Exercise instructions: Select, from the material below, each line with "link" in it.

Source material:

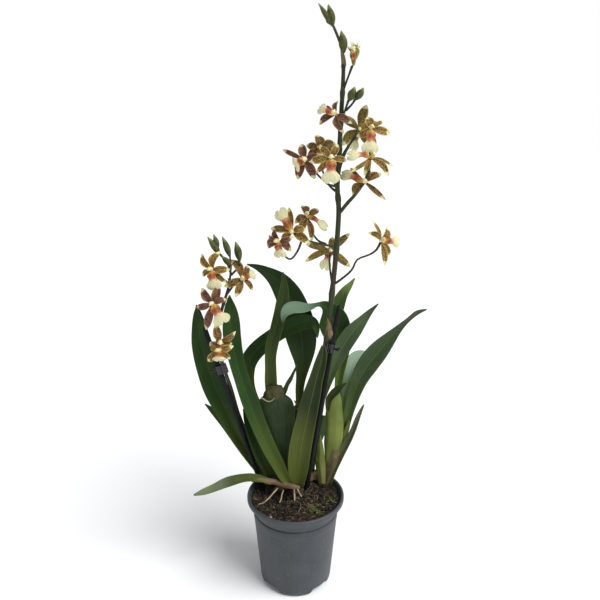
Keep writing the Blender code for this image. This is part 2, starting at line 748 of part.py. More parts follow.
# --- Clips -----------------------------------------------------------------------------------------

def make_clip(name, hold, stem_radius):
    """A one-piece sleeve round a stake and the stem beside it, with a finger tab."""
    on_stake, on_stem, ahead = hold
    half = ahead * CLIP_HEIGHT / 2
    out = (on_stake - on_stem).normalized()

    def sleeve(part, middle, reach, radius):
        return rod(f"{name}_{part}", [middle - reach, middle + reach], [radius] * 2, 16, BLACK_PLASTIC)

    clip = rod(name, [on_stake - half, on_stake + half], [STAKE + CLIP_WALL] * 2, 16, BLACK_PLASTIC)
    boolean(clip, sleeve("stem_ring_guide", on_stem, half, stem_radius + CLIP_WALL), "UNION")
    tab_start = on_stake + out * (STAKE + CLIP_WALL / 2)
    tab = rod(f"{name}_tab_guide", [tab_start, tab_start + out * 5 * MM], [1.4 * MM] * 2, 8, BLACK_PLASTIC)
    boolean(clip, tab, "UNION")
    boolean(clip, sleeve("stake_bore_cutter", on_stake, half * 2, STAKE + GAP), "DIFFERENCE")
    boolean(clip, sleeve("stem_bore_cutter", on_stem, half * 2, stem_radius + GAP), "DIFFERENCE")


make_clip("clip_right", RIGHT_HOLD, TALL_STEM)
make_clip("clip_left", LEFT_HOLD, SHORT_STEM)
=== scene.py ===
"""Potted orchid: the visual model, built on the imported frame.

The plant's own points are in millimetres from the crown datum, which lies on the pot's axis at the
level of the growing medium. -Y is the plant's front.
"""

import math
import random

import bmesh
import bpy
from mathutils import Matrix, Vector, noise


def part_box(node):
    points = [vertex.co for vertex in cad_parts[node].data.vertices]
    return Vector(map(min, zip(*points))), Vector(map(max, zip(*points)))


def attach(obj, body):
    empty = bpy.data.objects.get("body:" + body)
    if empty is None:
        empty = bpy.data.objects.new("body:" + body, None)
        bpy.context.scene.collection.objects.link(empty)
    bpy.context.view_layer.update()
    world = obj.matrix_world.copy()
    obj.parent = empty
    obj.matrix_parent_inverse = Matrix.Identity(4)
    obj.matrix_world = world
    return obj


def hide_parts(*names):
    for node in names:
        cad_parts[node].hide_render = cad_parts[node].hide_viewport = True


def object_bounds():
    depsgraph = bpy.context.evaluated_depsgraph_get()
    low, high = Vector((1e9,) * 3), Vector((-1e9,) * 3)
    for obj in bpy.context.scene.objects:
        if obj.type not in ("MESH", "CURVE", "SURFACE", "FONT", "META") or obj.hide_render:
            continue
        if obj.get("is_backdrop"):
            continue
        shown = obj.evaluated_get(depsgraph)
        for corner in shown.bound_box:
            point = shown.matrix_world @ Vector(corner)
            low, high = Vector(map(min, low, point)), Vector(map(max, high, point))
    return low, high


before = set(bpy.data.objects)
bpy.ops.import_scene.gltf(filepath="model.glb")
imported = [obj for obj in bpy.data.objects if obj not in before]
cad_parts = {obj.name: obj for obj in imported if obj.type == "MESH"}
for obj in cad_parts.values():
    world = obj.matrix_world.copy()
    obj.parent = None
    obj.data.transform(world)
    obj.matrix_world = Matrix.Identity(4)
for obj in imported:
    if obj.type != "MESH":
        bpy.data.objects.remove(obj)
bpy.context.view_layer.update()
MM = 0.001


# --- View ------------------------------------------------------------------------------------------
# The plant stands on a wide, flat white floor under a broad, soft key light from the right and above,
# with the white of the room all round it. The camera is a little above the pot and looks slightly down.

camera = bpy.data.objects.new("camera", bpy.data.cameras.new("camera"))
camera.data.lens = 36
camera.data.sensor_width = 36
camera.data.clip_start = 0.01
camera.location = (5.5 * MM, -651 * MM, 556 * MM)
camera.rotation_euler = (math.radians(90 - 16.13), 0, 0)
bpy.context.scene.collection.objects.link(camera)
bpy.context.scene.camera = camera
bpy.context.scene.view_settings.view_transform = "Standard"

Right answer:
        bpy.context.scene.collection.objects.link(empty)
bpy.context.scene.collection.objects.link(camera)